Liderazgo frente a soberbia

         Navegaba ayer sábado por la televisión, a una de esas horas en las que ya cansado de leer y bajo el letargo previo a las horas de sueño nocturno me encontré con un regalo en el canal 20: nada menos que el concierto de Hans Zimmer en Praga. El espectáculo estaba ya muy avanzado pero, como quiera que la tecnología nos brinda cosas muy útiles, simplemente apreté el botón de ver desde el principio y me arrellané en el sillón, en una improvisada platea casera.

          Mucho antes de que me diera por estudiar música, Zimmer ya era para mí uno de los grandes de la música. Es difícil encontrar a una persona que no haya escuchado las exitosas bandas sonoras de películas como Gladiator, Piratas del Caribe, El código Da Vinci o Interestelar. Zimmer, el creador del muro de sonido, con la cantidad de recursos e instrumentos que utiliza, encandiló durante más de dos horas a un público entregado.

          Me llamó la atención como se las apañó durante todo el concierto para dar un reconocimiento individual a cada uno de sus grandes músicos en el escenario: fácil entre 15 y 20 artistas. Mujeres y hombres jóvenes, algunas de ellas auténticas virtuosas al violín, guitarra o percusión que, además, bien podrían ganar un certamen de Miss Universo sin ningún problema: un derroche de talento y estética difícil, si no imposible, de superar. Todo ello acompañado por un extraordinario coro de Praga que hizo las delicias del público con sus interpretaciones.   

          Zimmer derrochó liderazgo brindando a cada uno su minuto de gloria frente al público. Liderazgo frente a soberbia, de quien pudiera esperarse que reclamara para sí los aplausos y vítores de las decenas de miles de personas que asistían al concierto. Pero el talento y la sabiduría son lo contrario, precisamente, de la soberbia.

         Recordé entonces los sinsabores de esta semana en las noticias. Y me entristeció por un momento el ser consciente de lo fácil que es sumir a una sociedad en la desesperanza, lo rencores, el odio ideológico y la incertidumbre constante. Una sociedad dirigida, que no liderada, por la soberbia que no es otra cosa que la hija mayor de la ignorancia es una sociedad pobre. Una sociedad de la que el talento huye, y la magia de Zimmer se convierte en un espejismo. 

El éxito misterioso

          En el mundo artístico y literario el éxito misterioso es una constante difícil de explicar. Al menos, en la música, el cine y la literatura se produce con una frecuencia que casi es una regla no escrita. Incluso para autores o escritores de fama mundial es un fenómeno que viven en algún momento. Hay carreras que comienzan de forma anodina y sin que el público se fije en la obra y, un día, sin explicación aparente, se produce lo que en mi tierra se conoce como un pelotazo.
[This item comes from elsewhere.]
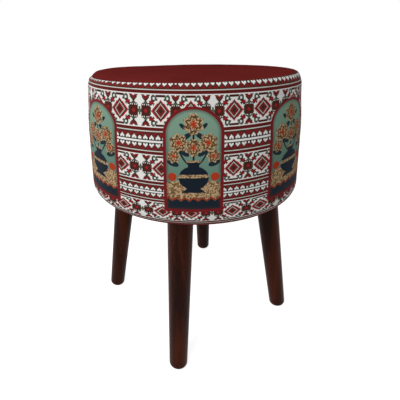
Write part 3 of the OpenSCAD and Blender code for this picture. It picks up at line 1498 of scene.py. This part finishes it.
@dataclass
class Cover:
    """The two sewn covers of the drum. Places are in millimetres, moves in metres."""

    finishes: Finishes
    drape: Drape = Drape()
    columns: int = 240
    rows: int = 74
    hem_points: int = 9
    # The sleeve is cut small, and is free to move between its hem and the seam
    shrink: float = 0.0006
    sleeve_run: ClothRun = ClothRun(0.0018, 180.0)
    sleeve_uneven: float = 0.00045
    free_low: float = 12.0
    free_low_over: float = 20.0
    free_top: float = 2.0
    free_top_over: float = 10.0
    # Pleats of the hem: how many, how unevenly spaced, how high and where
    pleats: int = 46
    pleat_drift: int = 5
    pleat_h: float = 0.0007
    pleat_over_r: float = 6.0
    pleat_over_z: float = 2.0
    # Rings of the top, from and to which radius and how many
    top_columns: int = 144
    top_rings: Tuple[Tuple[float, float, int], ...] = ((0.0, 150.0, 24), (153.0, SEAM_R - SOFT_GAP, 8))
    # The top starts flatter than its crown, is held at its edge, and dips there
    flatter: float = 2.0
    top_run: ClothRun = ClothRun(0.003)
    top_uneven: float = 0.0003
    held_r: float = 161.0
    held_over: float = 3.0
    free_r: float = 163.0
    free_over: float = 12.0
    dip: float = 0.0007
    dip_r: float = 160.0
    dip_over: float = 4.0
    top_share: float = 0.8
    # Stitches of the seam: how many, half the thread, how deep, and one stitch's path
    stitches: int = 330
    thread_half: float = 0.25
    thread_drop: float = 0.9
    stitch_path: Tuple[Point, ...] = ((-0.38, 0.0), (-0.15, 0.35), (0.15, 0.35), (0.38, 0.0))

    def sleeve(self) -> bpy.types.Object:
        """Side cover: printed sleeve from the seam to the hem under the base.

        Returns:
            The piece.
        """
        hem = [(r, UNDER_Z) for r in np.linspace(BOARD_R, HEM_R, self.hem_points)[1:]]
        points, arcs = spread(side_outline(0.0) + hem, self.rows)
        obj = lathe("side_sleeve", [tuple(p) for p in points], self.columns, closed=False)
        self._maps(obj, arcs)
        place = coordinates(obj)
        radius, angle = polar(place)
        height = place[:, 2] / MM
        free = ramp(height, UNDER_Z + self.free_low, self.free_low_over)
        free = free * ramp(height, SEAM_Z - self.free_top, -self.free_top_over)
        place[:, :2] *= (1 - self.shrink * free / radius)[:, None]
        set_coordinates(obj, place)
        self.sleeve_run.swell(obj, 1.0 - free)
        place = coordinates(obj)
        place[:, :2] *= (1 + self.sleeve_uneven * free * wobble(angle, height) / radius)[:, None]
        under = ramp(radius / MM, BOARD_R, -self.pleat_over_r)
        under = under * ramp(height, UNDER_Z + self.pleat_over_z, -self.pleat_over_z)
        ridges = np.maximum(0, np.sin(angle * self.pleats + np.sin(angle * self.pleat_drift))) ** 3
        place[:, 2] += under * self.pleat_h * ridges
        drape = self.drape
        set_coordinates(obj, drape.tip_seam(drape.narrow_flanks(drape.pull_in(place))))
        refine(obj)
        cut_bolts(obj)
        obj.data.materials.append(self.finishes["printed_fabric"])
        return obj

    def _maps(self, obj: bpy.types.Object, arcs: np.ndarray) -> None:
        """Adds the stitch map, the place map and the map for baking.

        Args:
            obj: the sleeve's grid.
            arcs: arc length below the seam of each of its rows.
        """
        around = np.arange(self.columns + 1) * 360 / self.columns + 90
        printed = self.drape.printed_angle(around)
        beyond = self.drape.printed_angle(around[:-1] + 180 / self.columns) > SEAM_DEG
        even = arcs[:, None] - self.drape.drawn_down(around, arcs)
        rows = np.interp(even, ARCS, ROWS)
        outline, _ = spread(side_outline(0.0) + [(HEM_R, UNDER_Z)], self.rows)
        heights = np.interp(even, arcs, outline[:, 1])
        stitches, place, bake = (obj.data.uv_layers.new(name=n) for n in ("Stitches", "Place", "OFBake"))
        down = arcs / arcs[-1]
        wide, high = 1 - 2 * BAKE_EDGE, 0.5 - 2 * BAKE_EDGE
        for face in obj.data.polygons:
            column = face.index % self.columns
            half = 0 if column < self.columns // 2 else 1
            for loop in face.loop_indices:
                row, spot = divmod(obj.data.loops[loop].vertex_index, self.columns)
                spot = spot + self.columns if spot < column else spot
                degrees = printed[spot] - (360 if beyond[column] else 0)
                stitches.data[loop].uv = ((degrees - STAR_DEG) * STITCHES_PER_DEG, rows[row, spot])
                place.data[loop].uv = (degrees, heights[row, spot])
                across = spot / (self.columns / 2) - half
                rise = 0.5 * half + BAKE_EDGE + high * (1 - down[row])
                bake.data[loop].uv = (BAKE_EDGE + wide * across, rise)

    def top(self) -> bpy.types.Object:
        """Top panel: the crowned disc, drawn down at its seam.

        Returns:
            The piece.
        """
        radii = np.concatenate([np.linspace(*rings) for rings in self.top_rings])
        outline = [(float(r), crown_z(float(r)) - self.flatter * (1 - (r / SEAM_R) ** 2)) for r in radii]
        obj = lathe("top_cushion", outline, self.top_columns, closed=False)
        radius = polar(coordinates(obj))[0] / MM
        self.top_run.swell(obj, ramp(radius, self.held_r, self.held_over))
        place = coordinates(obj)
        free = ramp(radius, self.free_r, -self.free_over)
        place[:, 2] += self.top_uneven * free * wobble(polar(place)[1], radius)
        place[:, 2] -= self.dip * ramp(radius, self.dip_r, self.dip_over)
        drape = self.drape
        set_coordinates(obj, drape.narrow_flanks(drape.swell_rim(drape.tip_seam(place))))
        thick = obj.modifiers.new("cloth_thickness", "SOLIDIFY")
        thick.thickness, thick.offset = COVER_T * MM * self.top_share, -1.0
        apply_modifiers(obj)
        refine(obj)
        obj.data.materials.append(self.finishes["red_fabric"])
        return obj

    def thread(self) -> bpy.types.Object:
        """Small stitches that lie in the seam between top and side.

        Returns:
            The piece.
        """
        corners = ((-1, -1), (1, -1), (1, 1), (-1, 1))
        verts, faces = [], []
        for i in range(self.stitches):
            base = len(verts)
            middle = 2 * math.pi * i / self.stitches
            for end, lift in self.stitch_path:
                a = middle + end * 2 * math.pi / self.stitches
                for out, up in corners:
                    r = SEAM_R + out * self.thread_half
                    z = SEAM_Z - self.thread_drop + lift + up * self.thread_half
                    verts.append((r * math.cos(a), r * math.sin(a), z))
            for ring in range(len(self.stitch_path) - 1):
                for k in range(4):
                    a, b = base + 4 * ring + k, base + 4 * ring + (k + 1) % 4
                    faces.append([a, b, b + 4, a + 4])
            faces.append([base + 3, base + 2, base + 1, base])
            faces.append([base + 12, base + 13, base + 14, base + 15])
        obj = mesh_object("seam_thread", verts, faces)
        set_coordinates(obj, self.drape.tip_seam(self.drape.narrow_flanks(coordinates(obj))))
        obj.data.materials.append(self.finishes["seam_thread"])
        return obj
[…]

También es cierto, que para la mayoría ese día no llega nunca o les llega después de muertos.

          Me fijaba en la pasada feria del libro de Sevilla en las obras que compartían mesa y expositor con mi novela durante la firma de ejemplares. La mayoría eran novedades de autores muy conocidos, muchos de ellos bestsellers de los que llenan las librerías de El Corte Inglés o FNAC por no citar a nadie en concreto. Escritores, en todo caso, de los que juegan en las ligas mayores con editoriales de primer nivel y amplia distribución y promoción.

          De algunos de ellos he leído sus obras más conocidas o, por así decirlo, la obra por la que el público en general los conoce. Recuerdo un par de casos allí presentes, junto a mi desconocida novela, que presentaban su lanzamiento o lo acababan de publicar en el último mes. Autores que vendieron cientos de miles de ejemplares de obras anteriores y se tradujeron a un buen puñado de idiomas. Aciertos de los que se escribieron ríos de tinta en medios especializados. 

          No pude menos que interesarme por la suerte de sus novedades, allí presentes al alcance de mi mano y de la de los lectores que visitaban la caseta de la librería Entrelíneas. Sus propietarios y mis anfitriones en ese evento, me contaban que no se vendían apenas aquellos libros, que prácticamente nadie, en definitiva, preguntaba por esos nuevos títulos a pesar del peso del nombre del autor en letra grande en la portada de diseño. Un misterio. Imagino lo que debe significar para alguien que toca una vez la gloria, verse de repente en el rincón de los no vendidos.

          Nadie sabe a ciencia cierta por qué se produce el éxito misterioso, qué concatenación de hechos, casualidades, rebotes o manos de duendes se confabulan para que se produzca. Nada es para siempre; dice el conocido refrán que no hay mal que cien años dure ni cuerpo que lo aguante. Pero también es cierto, que lo normal es que el éxito y la fama en las artes se evapore con rapidez y, además, se vuelva reticente a llamar a la misma puerta por segunda vez.